Rather than dig in, Johnston (typically) attacked. Grant’s troops were spread out while the general was planning the next part of his offensive. He had no defensive works, nor did he have any real lines of communication or supply. His headquarters was nine miles away, on the other side of the Tennessee River. Although the troops at Shiloh and Pittsburg Landing were the most raw of recruits, they had the good fortune of being commanded by the able William Tecumseh Sherman. Early on the morning of April 6, 1862, Confederate forces quietly marched through the fog, nearly into the Yankee camp until warnings sounded and musket fire erupted. For the next six hours, the armies slammed into each other at hurricane force, with shocking casualties. In the Peach Orchard, both sides were blinded by a blossom snowstorm created by the din of rifle and cannon shot. By all accounts, the midday hours at Shiloh were the bloodiest of the war, with more Union and Rebel bodies falling per minute than in any other clash. Albert Sidney Johnston himself became a casualty, hit below and behind the knee by a musket ball. Aides could not locate the wound, which was hidden by his high riding boots, and the unconscious Johnston died in their arms. Fighting at Shiloh ended on the first day with a Confederate advantage, but not a decisive victory. The Yanks found themselves literally backed up to the banks of the Tennessee River. General Lew Wallace, later famous for writing
Ben-Hur
, finally arrived after confusing orders that had him futilely marching across the Tennessee countryside; General Don Carlos Buell arrived after steaming up the Tennessee River with 25,000 men.
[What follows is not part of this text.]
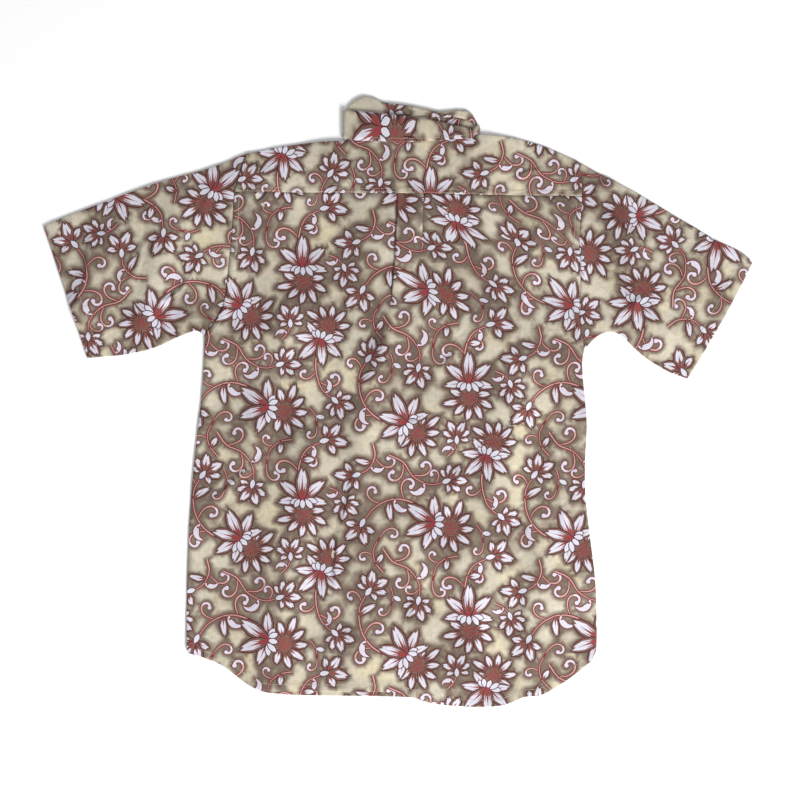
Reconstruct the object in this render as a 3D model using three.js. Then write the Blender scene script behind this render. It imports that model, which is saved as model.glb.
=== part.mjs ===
// A short-sleeved floral shirt, buttoned and laid flat on its front, so that its back shows.
// Millimetres. +X is to the right as seen from above, +Y is towards the collar and +Z is up.
// The origin is on the floor, under the middle of the garment's box.
import * as THREE from 'three';

// Driving sizes.
const wall = 1.2; // cloth wall
const half = wall / 2;
const gap = 0.3; // between pieces at a seam and between layers
const pitch = wall + gap; // one layer to the next, middle to middle
const armholeStep = 0.45; // sleeve head clear of the body, along X
const buttonThick = 2.1;
const buttonLift = buttonThick + gap; // how far the buttons hold the front edges off the floor
const lapHalf = 17; // each front edge passes the centre by this much
const foldCurl = 0.87; // how far a fold's outer points stand out, of its radius

const lerp = (a, b, t) => a + (b - a) * t;
const clamp01 = (t) => Math.min(1, Math.max(0, t));
const smooth = (t) => clamp01(t) ** 2 * (3 - 2 * clamp01(t));
// 1 up to the flat distance, 0 from the foot distance on.
const plateau = (distance, flat, foot) => 1 - smooth((distance - flat) / (foot - flat));

// A table with named columns, read by straight lines between its rows.
const table = (names, ...rows) => rows.map((row) => {
  const entries = names.split(' ').map((name, i) => [name, row[i]]);
  return Object.fromEntries(entries);
});

function read(rows, from, to, at) {
  const rising = rows[rows.length - 1][from] > rows[0][from];
  const sorted = rising ? rows : [...rows].reverse();
  if (at <= sorted[0][from]) return sorted[0][to];
  for (let i = 1; i < sorted.length; i += 1) {
    const a = sorted[i - 1];
    const b = sorted[i];
    if (at <= b[from]) return lerp(a[to], b[to], (at - a[from]) / (b[from] - a[from]));
  }
  return sorted[sorted.length - 1][to];
}

// Armhole seams from the shoulder fold to the underarm, then the side seams to the hem corner.
// The first ten rows are shared by the body, the yoke and the sleeves.
const leftEdge = table('y x',
  [337.6, -209], [322, -214], [305, -219], [287, -224], [255, -226], [223, -228], [191, -231.5],
  [159, -235], [127, -241.5], [91, -265], [24, -268], [-58, -277], [-157, -285.6],
  [-272, -289.6], [-336, -289.6], [-344, -287.6]);
const rightEdge = table('y x',
  [326.6, 246], [312, 249], [297, 250], [281, 251], [250, 249], [219, 247], [188, 249],
  [157, 248.5], [118, 247], [73, 254], [50, 251.4], [-30, 257.5], [-75, 255.5], [-124, 255.5],
  [-173, 260.5], [-239, 268.6], [-288, 270.9], [-340, 270.6], [-353, 266.6]);
const armholeRows = 10;
const yokeSeamRow = 3; // back seam of the yoke
const frontSeamRow = 2; // front seam of the yoke

// Shirt-tail hems.
const backHem = table('x y',
  [-287.6, -344], [-262, -352], [-240, -362], [-200, -391], [-178, -396], [-60, -397], [0, -398],
  [20, -404.5], [45, -412.5], [84, -417], [128, -417.4], [150, -413.5], [172, -404.5],
  [194, -402], [216, -391], [238, -376], [266.6, -353]);
const frontHem = table('x y',
  [-286, -339], [-262, -347], [-240, -359], [-200, -391], [-178, -399], [-113, -402.6], [0, -404],
  [62, -408], [128, -409], [172, -398], [216, -384], [238, -369], [265, -347]);

// Sleeve outlines, from the armhole to the cuff.
const leftSleeveTop = table('t x y',
  [0, -209, 337.6], [0.18, -258, 318.6], [0.4, -318.5, 302], [0.57, -366.5, 285.6],
  [0.72, -410, 269], [0.9, -462, 249.6], [1, -485, 238]);
const leftSleeveUnder = table('t x y',
  [0, -265, 91], [0.08, -276, 98], [0.2, -298, 91], [0.42, -332, 76], [0.7, -376, 65], [1, -426, 61]);
const rightSleeveTop = table('t x y',
  [0, 246, 326.6], [0.18, 291, 302], [0.32, 323, 285.6], [0.55, 379, 252.6], [0.78, 435, 219.6],
  [0.92, 468, 203.6], [1, 484.5, 190]);
const rightSleeveUnder = table('t x y',
  [0, 254, 73], [0.14, 273, 91], [0.24, 290, 96.4], [0.34, 305, 91.4], [0.47, 323, 74.4],
  [0.6, 342, 58.4], [0.8, 371, 41.4], [1, 396, 32.4]);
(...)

Grant himself had come up from the rear ranks, and on the second day, with the reinforcements in place, the counterattack drove the Rebels from the field and forced Johnston’s successor, P.G.T. Beauregard, to withdraw south to Corinth, Mississippi. It was a joyless victory, given the carnage. Grant recalled that he could “walk across the clearing in any direction stepping on dead bodies without a foot touching the ground.”